Brad Friedman and Mother Jones have a meaty series of linked articles taking us “Inside the Koch Brothers’ Secret Seminar“:
“We have Saddam Hussein,” declared billionaire industrialist Charles Koch, apparently referring to President Barack Obama as he welcomed hundreds of wealthy guests to the latest of the secret fundraising and strategy seminars he and his brother host twice a year. The 2012 elections, he warned, will be “the mother of all wars.”
__
Charles Koch would probably not publicly compare the president of the United States to a murderous dictator. (As a general rule, he and his brother don’t do much politicking or speechifying in public at all.) But Mother Jones has obtained exclusive audio recordings from the Koch seminar, a private event that took place in June at a resort near Vail, Colorado…
__
Charles and David Koch are co-owners of Koch Industries, an energy and chemical conglomerate inherited from their father that is currently America’s second-largest privately held company. To date, the brothers have spent more than $100 million supporting hard-right political campaigns and institutions. They are key funders of the movement to discredit climate science and sow doubt on the scientific consensus that human activities contribute to global warming.
__
The Kochs also bankrolled the fledgling tea party by making massive investments in right-wing political advocacy groups such as Americans for Prosperity as detailed by Jane Mayer in The New Yorker last year. More generally, the brothers have dedicated a portion of their vast wealth—and that of their benefactors—to influencing elections across the nation and swaying public opinion on everything from health care and fracking to labor policy and government spending…
__
During his welcoming remarks, Charles Koch warned his guests that the 2012 elections are nothing short of a battle “for the life or death of this country.” He then acknowledged the individuals and families who had given more than $1 million to the brothers’ efforts—though he misspoke, saying “more than a billion,” earning a huge laugh from the crowd. “Well, I was thinking of Obama and his billion-dollar campaign,” Koch said, to more laughter and cheers. “So I thought, ‘We gotta do better than that.'” (Forbes pegs the brothers’ personal net worth at around $22 billion apiece.)…
__
“We’ve had a lot of tough battles,” he continued. “We’ve lost a lot over the years, and we’ve won some recently.…And I pledge to all of you who’ve stepped forward and are partnering with us that we are absolutely going to do our utmost to invest this money wisely and get the best possible payoff for you in the future of our country.”

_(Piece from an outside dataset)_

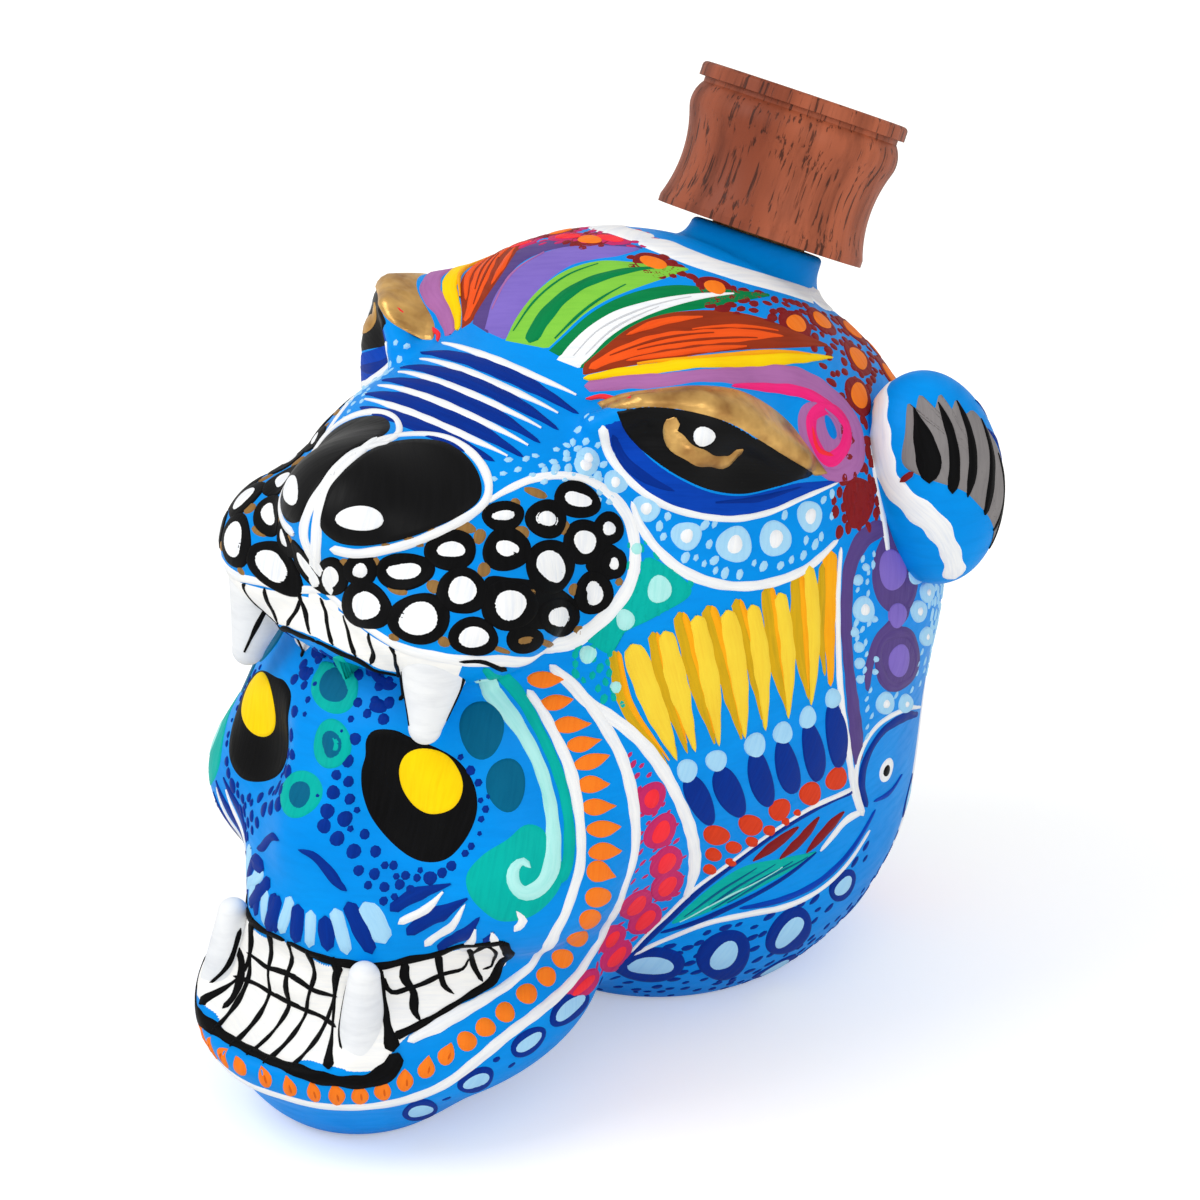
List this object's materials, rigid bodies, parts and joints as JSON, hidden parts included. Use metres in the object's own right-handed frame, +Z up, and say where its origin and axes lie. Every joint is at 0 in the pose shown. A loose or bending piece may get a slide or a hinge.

Because progressives are punctilious about fairness (not that there’s anything wrong with that), Kevin Drum points out that “[I]t’s quite possible that Koch intended something like, ‘Saddam Hussein called the Gulf War the mother of all wars, and for us, this is the mother of all wars we’ve got in the next 18 months.'”
Besides, when you read the whole thing, there’s plenty hard-data details to get righteously outraged over, apart from Koch’s habit of speaking from the murky depths of his Robber Baron id.